I regret to inform you that the book opens with the discovery of a naked dead lady. It is sadly true that in this day and age, fiction runs on the backs of naked dead ladies. I wanted to hope that by hinging his novel on a naked dead lady, Mieville was planning to make a grand dramatic point about this misogyny in Western fiction. But no; it's just another naked dead lady, like all the millions of fictional naked dead ladies that have gone before her. I had thought better of Mieville, honestly, and I'm sure he didn't do it on purpose or anything. But still.
In addition to being about Yet Another Naked Dead Lady, I'm pretty sure The City and the City fails the Bechdel test.
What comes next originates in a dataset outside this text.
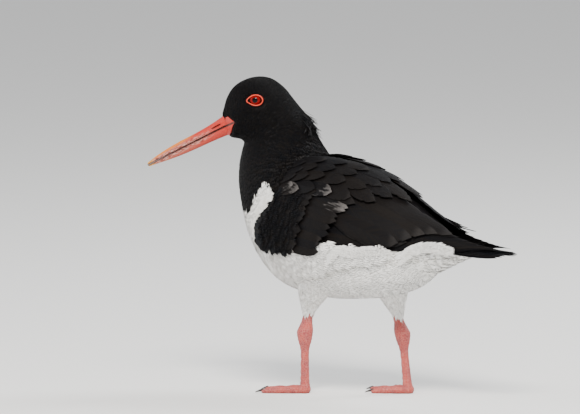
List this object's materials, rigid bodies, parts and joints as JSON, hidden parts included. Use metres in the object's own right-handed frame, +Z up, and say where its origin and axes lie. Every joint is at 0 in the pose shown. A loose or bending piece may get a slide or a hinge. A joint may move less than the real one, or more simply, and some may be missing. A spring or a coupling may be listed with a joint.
{
  "type": "oystercatcher",
  "caption": "Still, life-size pied wader standing in mid stride, its head turned to the left, with a long straight bill and closed wings.",
  "frame": {"origin": "middle of the bird's box on the floor it stands on", "axes": "+Z up, the body points along -X, its left side faces -Y"},
  "size_m": [0.3081, 0.1147, 0.2446],
  "materials": {
    "black_feathers": "glossy blue-black body feathers",
    "white_feathers": "soft matte white body feathers",
    "flight_feathers": "satin brown-black flight and covert feathers with worn pale tips",
    "bill": "smooth horn, orange-red, paler and browner towards the tip",
    "eyelid": "finely pebbled bare skin, orange-red",
    "eye": "wet, deep red iris with a dark pupil",
    "leg_skin": "dull pink scaled skin",
    "claw": "dark horn"
  },
  "bodies": {
    "root": {"torso": "white_feathers", "neck": "black_feathers", "head": "black_feathers", "bill_upper": "bill", "bill_lower": "bill", "tail": "flight_feathers", "eye_left": "eye", "eye_right": "eye", "eyelid_left": "eyelid", "eyelid_right": "eyelid", "thigh_left": "white_feathers", "thigh_right": "white_feathers", "leg_left": "leg_skin", "leg_right": "leg_skin", "toe_left_middle": "leg_skin", "toe_left_inner": "leg_skin", "toe_left_outer": "leg_skin", "toe_right_middle": "leg_skin", "toe_right_inner": "leg_skin", "toe_right_outer": "leg_skin", "claw_left_middle": "claw", "claw_left_inner": "claw", "claw_left_outer": "claw", "claw_right_middle": "claw", "claw_right_inner": "claw", "claw_right_outer": "claw", "wing_left": "flight_feathers", "wing_right": "flight_feathers"}
  },
  "joints": []
}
In fact there are very few female characters; in defiance with actual statistics, only about 10% of the people in the book are female. It's a sausage fest in there, is what I'm saying, and I often found myself missing Inspector Borlu's female partner after he leaves Beszel.
A note on the audiobook version: the reader has a wonderful trick with accents, and pronounces all of Mieville's wacky proper nouns with a zest I could never hope to imitate. Clocking in at just over eight hours, this was a really great listen.